Codiv-19: l'isolamento è la miglior prevenzione
Già a fine dicembre le autorità cinesi segnalarono, nella città di Wuhan, un caso di focolaio di polmonite da cause ignote. Ricordi l’eroico medico Li Wenliang che, non creduto, ha lanciato l’allarme e poi s’è ammalato ed è morto? Da allora la crescita è stata esponenziale
coronavirus sono una complessa famiglia di agenti virali con genoma a RNA con filamento singolo. Hanno forma sferica con un diametro di 80-160 nm. La loro superficie è costellata di particolari aculei o spikes, delle glicoproteine antigeniche che danno loro l’aspetto a corona.
Questi virus furono isolati, negli anni sessanta, nelle cavità nasali dell’uomo, ma circolano abitualmente anche negli animali, come pipistrelli, uccelli e mammiferi.
Sono responsabili di malattie di pericolosità assai diversa. Infatti, possono provocare un semplice raffreddore, mentre, in altri casi, diventano aggressivi e letali.
E’ il caso della sindrome respiratoria acuta (SARS) del 2003 (774 morti) o della sindrome respiratoria mediorientale (MERS) del 2012 (858 decessi).
Questo nuovo ceppo di coronavirus cinese, non presente prima nell’uomo, è noto con la sigla di 2019-nCoV, ma ribattezzato oggi dall’OMS Sars-CoV-2. Non è raro che alcuni virus, comunemente circolanti tra gli animali, grazie a mutazioni evolutive, riescano ad adattarsi al sistema immunitario umano.
L’ipotesi è che dai pipistrelli, serbatoio iniziale, il virus sarebbe passato a un ospite intermedio, forse quel funesto serpentaccio dalla lingua biforcuta, che oltre alla mela avvelenata, ci ha appioppato questa seconda catastrofe. E ciò sarebbe avvenuto per mutazioni dell’antigene virale (spike) o per una sorta di adattamento che ha favorito il passaggio del virus dagli animali all’uomo (zoonosi).
Già a fine dicembre le autorità cinesi segnalarono, nella città di Wuhan, un caso di focolaio di polmonite da cause ignote.
Ricordi l’eroico medico Li Wenliang che, non creduto, ha lanciato l’allarme e poi s’è ammalato ed è morto?
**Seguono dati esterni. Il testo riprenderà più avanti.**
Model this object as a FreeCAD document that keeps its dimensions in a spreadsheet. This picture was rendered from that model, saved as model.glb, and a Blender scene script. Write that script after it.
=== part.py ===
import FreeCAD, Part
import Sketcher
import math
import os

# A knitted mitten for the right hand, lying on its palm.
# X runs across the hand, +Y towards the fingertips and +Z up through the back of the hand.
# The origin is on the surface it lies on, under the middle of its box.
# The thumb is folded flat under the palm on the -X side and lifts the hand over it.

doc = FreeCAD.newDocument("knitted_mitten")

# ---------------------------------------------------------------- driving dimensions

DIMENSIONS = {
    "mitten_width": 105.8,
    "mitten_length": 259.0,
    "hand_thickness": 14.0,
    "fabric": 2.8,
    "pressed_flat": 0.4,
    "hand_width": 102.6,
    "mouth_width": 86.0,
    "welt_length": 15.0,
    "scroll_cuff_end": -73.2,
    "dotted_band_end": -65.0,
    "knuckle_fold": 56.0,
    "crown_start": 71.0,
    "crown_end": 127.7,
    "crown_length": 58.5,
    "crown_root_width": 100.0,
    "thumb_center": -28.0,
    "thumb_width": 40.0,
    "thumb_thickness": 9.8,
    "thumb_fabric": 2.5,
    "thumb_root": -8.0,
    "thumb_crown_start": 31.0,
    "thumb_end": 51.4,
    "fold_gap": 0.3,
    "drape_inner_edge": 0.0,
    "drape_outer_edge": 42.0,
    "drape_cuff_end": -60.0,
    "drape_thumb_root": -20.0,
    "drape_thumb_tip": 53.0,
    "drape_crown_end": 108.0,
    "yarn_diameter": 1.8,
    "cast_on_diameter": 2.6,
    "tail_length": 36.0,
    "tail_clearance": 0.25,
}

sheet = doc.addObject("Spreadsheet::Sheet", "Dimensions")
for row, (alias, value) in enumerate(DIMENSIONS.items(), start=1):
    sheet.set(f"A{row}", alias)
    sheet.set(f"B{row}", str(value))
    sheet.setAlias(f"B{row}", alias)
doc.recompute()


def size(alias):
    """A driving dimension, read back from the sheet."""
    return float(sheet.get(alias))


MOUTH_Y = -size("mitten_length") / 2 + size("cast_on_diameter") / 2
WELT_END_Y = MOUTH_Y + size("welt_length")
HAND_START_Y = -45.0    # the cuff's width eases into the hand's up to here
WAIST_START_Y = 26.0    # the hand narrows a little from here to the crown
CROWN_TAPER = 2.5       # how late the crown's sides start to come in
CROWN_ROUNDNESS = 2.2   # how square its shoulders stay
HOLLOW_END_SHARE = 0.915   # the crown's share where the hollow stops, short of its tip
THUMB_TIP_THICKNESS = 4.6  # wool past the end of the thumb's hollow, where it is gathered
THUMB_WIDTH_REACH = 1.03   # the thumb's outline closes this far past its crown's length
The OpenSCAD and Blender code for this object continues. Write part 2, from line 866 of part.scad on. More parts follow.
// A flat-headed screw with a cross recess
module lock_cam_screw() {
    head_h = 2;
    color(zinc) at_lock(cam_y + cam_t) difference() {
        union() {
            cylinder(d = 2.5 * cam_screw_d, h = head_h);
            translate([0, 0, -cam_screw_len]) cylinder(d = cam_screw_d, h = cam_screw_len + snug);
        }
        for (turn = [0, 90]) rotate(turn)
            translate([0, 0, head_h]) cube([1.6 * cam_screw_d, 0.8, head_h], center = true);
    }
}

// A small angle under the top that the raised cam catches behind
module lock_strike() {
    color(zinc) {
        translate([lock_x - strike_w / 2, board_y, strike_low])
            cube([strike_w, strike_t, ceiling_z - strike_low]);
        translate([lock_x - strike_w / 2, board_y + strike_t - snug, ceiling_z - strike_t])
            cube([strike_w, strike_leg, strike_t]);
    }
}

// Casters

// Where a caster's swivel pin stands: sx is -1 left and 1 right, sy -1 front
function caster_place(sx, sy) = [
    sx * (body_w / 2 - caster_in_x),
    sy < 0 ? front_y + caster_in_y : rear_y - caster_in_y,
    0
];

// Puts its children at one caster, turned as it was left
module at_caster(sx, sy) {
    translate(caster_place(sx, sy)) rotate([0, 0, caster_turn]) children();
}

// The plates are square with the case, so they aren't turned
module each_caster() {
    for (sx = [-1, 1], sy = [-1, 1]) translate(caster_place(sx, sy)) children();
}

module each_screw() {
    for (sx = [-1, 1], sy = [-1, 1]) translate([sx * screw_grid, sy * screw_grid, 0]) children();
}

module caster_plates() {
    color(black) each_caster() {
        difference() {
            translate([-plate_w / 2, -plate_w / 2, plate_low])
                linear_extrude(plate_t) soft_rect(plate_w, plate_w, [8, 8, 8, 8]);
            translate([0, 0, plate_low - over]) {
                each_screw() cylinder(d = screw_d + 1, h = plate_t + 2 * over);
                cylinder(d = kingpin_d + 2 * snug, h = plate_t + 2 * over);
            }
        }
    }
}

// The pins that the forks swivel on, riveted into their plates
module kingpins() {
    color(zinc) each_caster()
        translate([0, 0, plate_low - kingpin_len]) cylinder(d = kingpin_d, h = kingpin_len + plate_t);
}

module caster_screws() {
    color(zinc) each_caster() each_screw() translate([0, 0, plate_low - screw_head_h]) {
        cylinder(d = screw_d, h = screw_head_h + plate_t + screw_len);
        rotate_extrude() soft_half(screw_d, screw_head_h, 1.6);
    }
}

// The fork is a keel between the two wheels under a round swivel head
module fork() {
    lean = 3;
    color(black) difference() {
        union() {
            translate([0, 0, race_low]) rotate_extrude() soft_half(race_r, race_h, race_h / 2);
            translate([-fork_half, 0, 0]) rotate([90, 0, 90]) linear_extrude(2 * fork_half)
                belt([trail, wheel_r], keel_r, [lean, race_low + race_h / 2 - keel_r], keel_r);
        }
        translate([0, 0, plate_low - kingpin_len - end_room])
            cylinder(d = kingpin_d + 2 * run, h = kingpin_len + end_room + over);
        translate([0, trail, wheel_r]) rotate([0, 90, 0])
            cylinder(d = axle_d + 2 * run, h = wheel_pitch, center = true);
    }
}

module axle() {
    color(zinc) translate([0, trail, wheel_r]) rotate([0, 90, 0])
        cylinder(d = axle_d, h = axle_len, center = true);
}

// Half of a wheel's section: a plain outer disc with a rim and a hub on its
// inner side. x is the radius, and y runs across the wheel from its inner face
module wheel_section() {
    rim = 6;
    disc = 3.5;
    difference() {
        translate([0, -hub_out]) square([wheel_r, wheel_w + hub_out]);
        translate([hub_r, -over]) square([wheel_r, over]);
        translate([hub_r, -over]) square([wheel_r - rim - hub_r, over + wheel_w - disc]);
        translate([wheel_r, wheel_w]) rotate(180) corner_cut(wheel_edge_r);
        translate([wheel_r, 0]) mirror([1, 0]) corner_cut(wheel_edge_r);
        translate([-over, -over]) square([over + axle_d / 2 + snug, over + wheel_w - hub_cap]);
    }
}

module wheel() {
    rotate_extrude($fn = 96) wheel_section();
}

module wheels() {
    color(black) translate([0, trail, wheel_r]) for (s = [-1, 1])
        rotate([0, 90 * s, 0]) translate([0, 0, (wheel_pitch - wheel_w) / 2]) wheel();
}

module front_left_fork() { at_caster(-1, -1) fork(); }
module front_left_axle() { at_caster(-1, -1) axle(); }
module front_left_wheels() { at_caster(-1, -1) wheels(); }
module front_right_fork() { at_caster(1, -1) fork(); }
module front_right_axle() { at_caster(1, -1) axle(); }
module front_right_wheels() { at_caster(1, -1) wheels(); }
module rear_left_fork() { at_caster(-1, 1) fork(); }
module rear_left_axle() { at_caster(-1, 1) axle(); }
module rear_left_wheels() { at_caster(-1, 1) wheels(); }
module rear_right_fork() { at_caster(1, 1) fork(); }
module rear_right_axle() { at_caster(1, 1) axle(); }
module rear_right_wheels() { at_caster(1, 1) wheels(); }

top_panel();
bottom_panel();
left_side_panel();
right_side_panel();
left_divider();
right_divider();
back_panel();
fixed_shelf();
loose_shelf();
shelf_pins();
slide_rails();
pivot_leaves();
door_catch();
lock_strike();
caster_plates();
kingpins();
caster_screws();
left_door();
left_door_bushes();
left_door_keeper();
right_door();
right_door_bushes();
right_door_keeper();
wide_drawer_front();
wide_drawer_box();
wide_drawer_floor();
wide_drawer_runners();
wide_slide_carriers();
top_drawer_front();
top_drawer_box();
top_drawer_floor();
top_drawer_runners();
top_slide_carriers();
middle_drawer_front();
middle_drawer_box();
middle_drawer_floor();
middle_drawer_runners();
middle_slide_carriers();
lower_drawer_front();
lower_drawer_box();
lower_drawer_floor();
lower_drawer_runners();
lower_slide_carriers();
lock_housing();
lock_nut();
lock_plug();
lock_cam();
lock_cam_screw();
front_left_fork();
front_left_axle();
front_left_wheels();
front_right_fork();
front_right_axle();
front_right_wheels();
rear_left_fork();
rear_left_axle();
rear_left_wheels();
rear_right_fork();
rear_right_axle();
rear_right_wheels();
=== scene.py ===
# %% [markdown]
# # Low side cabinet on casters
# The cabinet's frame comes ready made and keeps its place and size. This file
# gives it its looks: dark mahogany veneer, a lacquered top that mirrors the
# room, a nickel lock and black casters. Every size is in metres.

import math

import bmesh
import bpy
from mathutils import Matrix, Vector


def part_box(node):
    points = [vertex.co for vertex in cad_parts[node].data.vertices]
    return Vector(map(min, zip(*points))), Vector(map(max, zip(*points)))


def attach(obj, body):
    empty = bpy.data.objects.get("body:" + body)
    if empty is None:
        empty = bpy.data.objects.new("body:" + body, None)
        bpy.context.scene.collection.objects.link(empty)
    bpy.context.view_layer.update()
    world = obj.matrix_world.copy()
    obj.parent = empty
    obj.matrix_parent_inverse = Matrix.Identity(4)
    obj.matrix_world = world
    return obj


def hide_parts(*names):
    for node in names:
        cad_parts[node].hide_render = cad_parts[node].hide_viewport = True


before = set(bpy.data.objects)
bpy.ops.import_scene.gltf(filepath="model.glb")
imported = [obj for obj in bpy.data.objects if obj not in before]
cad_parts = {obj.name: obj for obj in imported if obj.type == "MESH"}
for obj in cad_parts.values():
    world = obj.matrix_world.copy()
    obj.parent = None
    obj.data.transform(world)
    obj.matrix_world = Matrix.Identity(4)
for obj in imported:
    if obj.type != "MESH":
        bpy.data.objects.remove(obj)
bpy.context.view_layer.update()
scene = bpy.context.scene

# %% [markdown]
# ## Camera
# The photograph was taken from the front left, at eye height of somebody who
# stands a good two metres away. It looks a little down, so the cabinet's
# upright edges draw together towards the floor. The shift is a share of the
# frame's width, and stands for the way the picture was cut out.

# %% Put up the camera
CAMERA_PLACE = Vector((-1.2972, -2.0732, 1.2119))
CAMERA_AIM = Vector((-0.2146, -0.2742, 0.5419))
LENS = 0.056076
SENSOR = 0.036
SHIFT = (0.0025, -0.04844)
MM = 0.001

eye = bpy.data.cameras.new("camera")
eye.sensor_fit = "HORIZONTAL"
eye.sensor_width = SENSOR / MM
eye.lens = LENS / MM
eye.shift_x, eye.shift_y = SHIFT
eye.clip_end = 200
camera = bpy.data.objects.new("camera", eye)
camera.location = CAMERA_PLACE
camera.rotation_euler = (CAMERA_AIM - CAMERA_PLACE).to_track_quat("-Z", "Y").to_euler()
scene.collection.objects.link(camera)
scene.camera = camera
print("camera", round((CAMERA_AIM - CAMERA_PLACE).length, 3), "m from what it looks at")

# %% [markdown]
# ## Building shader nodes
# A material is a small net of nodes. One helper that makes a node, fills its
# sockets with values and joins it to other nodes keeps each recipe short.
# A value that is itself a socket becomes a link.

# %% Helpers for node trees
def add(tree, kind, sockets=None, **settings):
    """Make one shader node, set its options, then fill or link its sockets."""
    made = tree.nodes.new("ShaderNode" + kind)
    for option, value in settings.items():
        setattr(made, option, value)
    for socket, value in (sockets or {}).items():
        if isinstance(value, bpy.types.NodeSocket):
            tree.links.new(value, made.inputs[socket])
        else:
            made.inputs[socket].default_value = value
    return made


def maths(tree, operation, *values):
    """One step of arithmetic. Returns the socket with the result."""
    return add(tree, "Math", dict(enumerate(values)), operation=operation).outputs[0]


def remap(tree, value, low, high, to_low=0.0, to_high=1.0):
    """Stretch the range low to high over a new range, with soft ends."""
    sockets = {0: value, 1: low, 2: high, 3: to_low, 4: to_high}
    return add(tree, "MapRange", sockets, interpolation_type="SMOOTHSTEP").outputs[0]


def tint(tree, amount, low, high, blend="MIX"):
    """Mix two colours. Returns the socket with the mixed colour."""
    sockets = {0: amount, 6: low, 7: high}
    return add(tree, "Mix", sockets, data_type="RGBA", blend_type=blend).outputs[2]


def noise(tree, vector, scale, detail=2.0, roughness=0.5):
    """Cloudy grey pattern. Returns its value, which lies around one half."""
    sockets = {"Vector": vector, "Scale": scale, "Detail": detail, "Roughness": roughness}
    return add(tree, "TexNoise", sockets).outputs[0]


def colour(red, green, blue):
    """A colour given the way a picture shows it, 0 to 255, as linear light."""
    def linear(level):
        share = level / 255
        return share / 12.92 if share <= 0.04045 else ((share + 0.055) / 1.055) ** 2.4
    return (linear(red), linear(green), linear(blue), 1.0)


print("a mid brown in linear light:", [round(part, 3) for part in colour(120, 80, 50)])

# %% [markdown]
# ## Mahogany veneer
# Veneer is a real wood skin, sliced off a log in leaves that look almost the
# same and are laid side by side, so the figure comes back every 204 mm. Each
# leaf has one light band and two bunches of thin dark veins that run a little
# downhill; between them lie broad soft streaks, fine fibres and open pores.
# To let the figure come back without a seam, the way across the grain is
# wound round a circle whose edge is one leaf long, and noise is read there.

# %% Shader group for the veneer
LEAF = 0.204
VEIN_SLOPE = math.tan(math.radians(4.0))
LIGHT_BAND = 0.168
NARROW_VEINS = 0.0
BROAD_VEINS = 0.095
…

Da allora la crescita è stata esponenziale. Se a metà gennaio erano confermati circa 500 casi, già il 25 erano saliti a duemila, e a diecimila alla fine del mese. Per raggiungere i 28.000 il 5 febbraio, 37.000 tre giorni dopo e 73.000 il 18 febbraio (giorno di stampa del giornale ndr.). Di questi, oltre ottomila sono gravi. Con un aumento percentuale giornaliero degli infetti in calo costante dal 20% di fine gennaio al 14% ai primi di febbraio fino al 6% al 10 di questo mese. Mentre il 12 compare un picco del 33%, dovuto questo a un diverso criterio di diagnosi da parte della sanità cinese (ai test positivi si aggiungono tutti i casi con diagnosi clinica conclamata).
Al 18 febbraio i decessi totali ammontano a 1.873. Di questi ben due terzi sono uomini, quasi tutti over 60 anni e con almeno una concomitante patologia rilevante.
L’incubazione di questo virus va da due a dodici giorni.
La trasmissione avviene attraverso particelle di saliva di persone già colpite, come pure mediante una stretta di mano e anche con il contatto con superfici contaminate come maniglie o interruttori. Qui il virus può sopravvivere fino a nove giorni.
Ma muore stecchito se usi alcol etilico, acqua ossigenata o ipoclorito di sodio.
La sintomatologia può limitarsi a una lieve forma simil-influenzale con febbre, congiuntivite e mialgie o complicarsi con una grave polmonite, insufficienza renale e morte.
La letalità complessiva, al momento, si attesta sopra il 2%, comunque un valore inferiore al 9.6% della SARS o al 34.4% della MERS. Nella regione cinese di Hubei la letalità è vicina al 3%, ma nel resto della Cina (38 morti su 10.560 casi) è solo dello 0.36%, con quasi il 16% di guarigioni.
L’unica prevenzione resta l’isolamento di ogni soggetto sospetto che manifesti febbre e congiuntivite. Gli antibiotici non hanno efficacia, come in tutte le patologie virali e non esistono, al momento, altri farmaci efficaci come pure nessun vaccino specifico che, prevedibilmente, non sarà disponibile prima di almeno un anno.